И хотя внешне, для работы «на публику» правящая корпорация обязательно окрашивается в определенные цвета (как правило, с упором на патриотизм и народность), внутреннего единства в ней нет. Если авторитарная система не перерождается в тоталитарную, она остается эклектичным соединением очень разных людей – и в идейном, и даже в культурном отношении. Соответственно, любые попытки создать объединяющую всех идеологию заканчиваются произнесением стандартного набора банальностей на фоне всеобщего откровенного лицемерия.
И эта черта авторитаризма в полной мере проявилась в российской политической системе 2000-х годов.
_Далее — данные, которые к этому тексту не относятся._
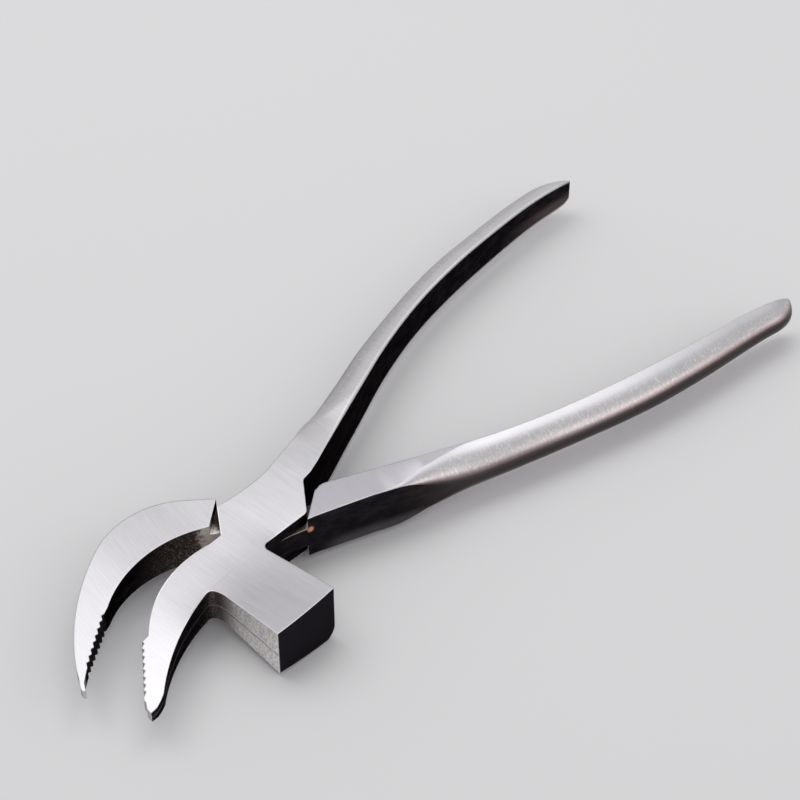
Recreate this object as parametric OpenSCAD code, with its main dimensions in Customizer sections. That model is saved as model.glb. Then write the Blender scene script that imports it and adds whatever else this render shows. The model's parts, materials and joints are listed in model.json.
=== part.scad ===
// Shoemaker's lasting pincers with a side hammer, all steel.
// Two drop forged halves cross in a box joint: the hammer half is slotted at the
// joint and the strap of the plain half passes through the slot, on one rivet.
// Each half is drawn closed, with the pivot at the origin, the jaws along -X, the
// handles along +X and the mid plane of the forgings at z = 0. Then each is turned
// by half the opening angle, and the tool is set down on z = 0.
// Units are millimetres, +Z is up, along the rivet.

/* [Overall] */
// Angle between the halves as they lie, 0 would be closed
rest_open = 15.5; // [10:0.5:15.5]
// Pivot to the handle ends
handle_reach = 168; // [158:1:178]
// Thickness of the forgings at the handle roots
root_t = 13.6; // [12.6:0.1:14.6]
// Radius of the long curve by which both faces thin out to the jaw tips
crown_r = 730; // [690:10:900]
// Where that curve starts, right of the pivot
crown_start = 25; // [20:1:28]

/* [Box joint] */
// Thickness of the strap that passes through the slot
strap_t = 5.9; // [5:0.1:6.5]
// Gap over and under the strap
strap_gap = 0.1; // [0.05:0.01:0.2]
// Radius of the strap's round edges about the pivot
strap_r = 11.3; // [10.6:0.1:11.4]
// Gap between those edges and the round pockets of the slot
pocket_gap = 0.3; // [0.2:0.05:0.5]
// Pivot to the shoulders of the plain half on the jaw side
shoulder_jaw = 13; // [12.8:0.1:13.4]
// Pivot to the shoulders of the plain half on the handle side
shoulder_handle = 11.4; // [11.3:0.1:11.8]
// Rivet shank diameter
rivet_d = 6; // [5:0.1:7]
// Rivet head diameter at the face
rivet_head_d = 9.4; // [8.4:0.1:10.4]
// Depth of the countersunk head
rivet_head_t = 1.5; // [1:0.1:2]
// Radial running clearance in the strap
rivet_gap = 0.05; // [0.02:0.01:0.09]

/* [Jaws] */
// Radius of the round mouth between the jaws
mouth_r = 30.2; // [29.6:0.1:31]
// Radius of the hammer half's jaw on its outer side
inner_back_r = 60.6; // [58:0.2:62]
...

В начале процесса становления авторитарной власти, а именно в 1990-е годы, когда отказ от конкурентной политической системы как ориентира для постсоветской России был еще не столь очевиден, правящая команда пыталась как-то отделить себя идеологически от тех сил, которых она двигала на роль оппозиции, и активно примеривала на себя амплуа «реформаторов». Это облегчалось тем, что цели, официально провозглашавшиеся в качестве ориентиров для деятельности правительства, отличались размытостью и разделялись абсолютным большинством правящей группы – переход к рынку, развитие частной собственности, облегчение контактов с внешним миром, признание идеологического плюрализма и т.д. При этом очевидное отличие этих целей от основополагающих принципов советского периода позволяло говорить о «политике реформ», «реформаторском духе» и т.п.
Однако в 2000-е годы ситуация поменялась. С одной стороны, обострившееся за 1990-е годы социальное неравенство и, главное, ставшая всем очевидной иллюзорность массового предпринимательства как средства повышения народного благосостояния резко снизили популярность идей «рыночных реформ» (оставим при этом за скобками вопрос о том, насколько рыночными были принципы, на которых формировалась новая российская экономическая система, о чем я уже неоднократно писал).
С другой стороны, психологическая усталость от неопределенностей и неудобства, связанные с резкими переменами в социальной и профессиональной структуре общества в 1990-е годы, породили общественный запрос на стабильность и предсказуемость. В том же направлении действовало массовое разочарование в любой фразеологии: оказалось, что свободное слово, которое в 1980-е годы многим казалось ключом к переменам к лучшему, само по себе не приносит ни осязаемых благ, ни реальных перемен в жизни общества.
В результате, по мере того как авторитарная власть в первой половине «нулевых» годов консолидировалась и начала ощущать свою силу и зрелость, ее идеологическое лицо становилось все менее выразительным.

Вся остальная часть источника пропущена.